There is probably no need for that amount of samples per second, so that for 'real' application profiling a much higher sampling rate would be sufficient.

Let us compare that to time sampling.

This time we ran those benchmarks with 100, 1000 and 2000 samples per second.

The overhead varies with the sampling rate. Both with allocation and time sampling, you can reach any amount of overhead and any level of profiling precision you want. The best approach probably is to just try out a sampling rate and choose what gives you the right tradeoff between precision and overhead (and disk usage).

The benchmarks used are:

microbenchmark

gcbench

pypy translate step

  • first step of the pypy translation (annotation step)
  • pypy path/to/rpython --opt=0 --cc=gcc --dont-write-c-files --gc=incminimark --annotate path/to/pypy/goal/targetpypystandalone.py

interpreter pystone

  • pystone benchmark on top of an interpreted pypy on top of a translated pypy
  • pypy path/to/pypy/bin/pyinteractive.py -c "import test.pystone; test.pystone.main(1)"

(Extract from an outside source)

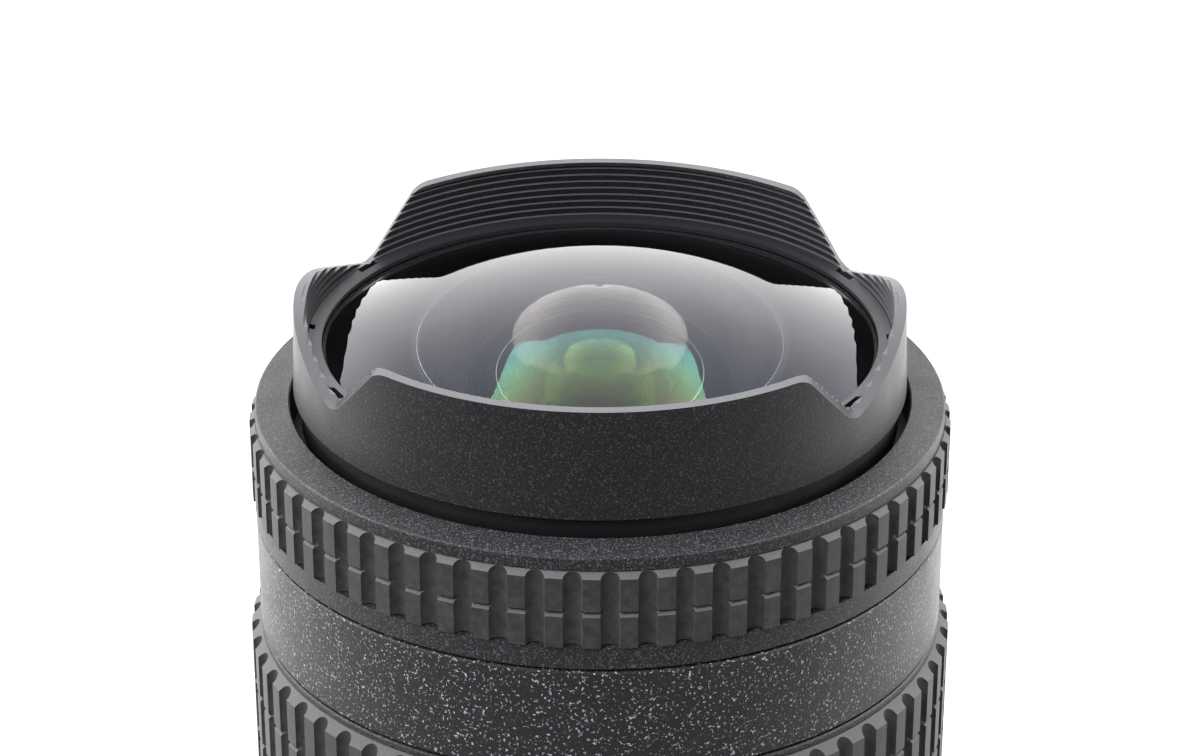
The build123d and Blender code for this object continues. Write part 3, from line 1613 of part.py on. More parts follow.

All benchmarks executed on:

Example

We have also modified vmprof-firefox-converter to show the allocation samples in the Firefor Profiler UI. With the techniques from this post, the output looks like this:

While this view is interesting, it would be even better if we could also see what types of objects are being allocated in these functions. We will take about how to do this in a future blog post.

Conclusion

In this blog post we introduced allocation sampling for PyPy by going through the technical aspects and the corresponding overhead. In a future blog post, we are going to dive into the actual usage of allocation sampling with VMProf, and show an example case study. That will be accompanied by some new improvements and additional features, like extracting the type of an object that triggered a sample.

So far all this work is still experimental and happening on PyPy branches but we hope to get the technique stable enough to merge it to main and ship it with PyPy eventually.